[Libusbx-devel] libusbx v1.0.9-rc5 is now available
Pete Batard
pete at akeo.ie
Wed Apr 4 07:04:14 EDT 2012
On 2012.04.04 04:09, Michael Plante wrote:
> Do you plan to maintain a testing branch equivalent to libusb-pbatard/master
> that you can commit freely to without review?
Well, as I explained quite a few times before, -pbatard was only meant
to be a *temporary* branch, which is part of the beef I've been having
with libusb. My expectation was that it'd be up for a few *weeks* (I
anticipated 2009.12-2010.03 tops), up to the time I had something
polished enough to be integrated into libusb, even if not finished, and
from then on I'd be able to push Windows addons, fixes and features off
mainline, without the need for a development branch. This way
everybody's on the same page, and we make sure that users don't have to
jump through hoops.
In essence, what you'd expect from a RERO project.
Ever since then, my goal has been to see the gap bridged so that I can
ditch the -pbatard branch at long last, whilst ensuring that
libusb/Windows has the features that our users deserve (such as DLL
interchangeability, HID, etc.). The idea really is that time spent
*DUPLICATING* maintenance work, which is what you do when asking someone
to maintain their own "topic-branch", is time wasted as it could be used
to improve libusb instead. On a project the size of libusb, maintainers
should appreciate that developer's time is valuable because very few
people seem to effectively use theirs to produce patches (Don't know
about you but I find our AUTHORS list, which lists every single git
contributor, pitifully small for a mainstream project that is more than
4 years old). Therefore, forcing people who want to contribute code to
also take on a lengthy exercise in time waste that could be avoided is
counter productive.
IMO, a personal development branch should be used up to the point where
you can produce something that is presentable for integration, at which
point it either gets accepted (which doesn't exclude some back and forth
and additional development to improve on the proposal) and you can drop
your personal devel branch to work off mainline, or it's rejected and
the the whole thing, branch and all, is dropped altogether.

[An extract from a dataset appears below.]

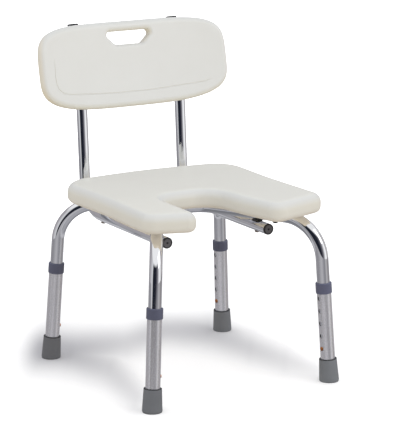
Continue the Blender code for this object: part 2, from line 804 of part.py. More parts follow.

But the goal should always be to have the new feature integrated into
mainline *EARLY* so that it gets high visibility, is scrutinized by the
largest number of people, and gets tested as widely as possible. Of
course, there exist some mitigation factors on very large projects, as
the volume of expected daily input and how much maintainers can handle
has to be factored in, but I don't think this will ever be a concern for
libusb(x).
So, to sum up, and I can tell you these have been my thoughts ever since
the day the branch was created: "The sooner I can ditch libusb-pbatard,
the better". Right now my ditch target would be 1.0.12, as there
shouldn't be that much left to bridge, but it's still a wild guesstimate.
> That was kind of a pain to track
Of course it was. Anything that's not mainline is a pain to track, and,
unless it's tackling something that needs very careful consideration, a
development branch should never exist for more than a few months.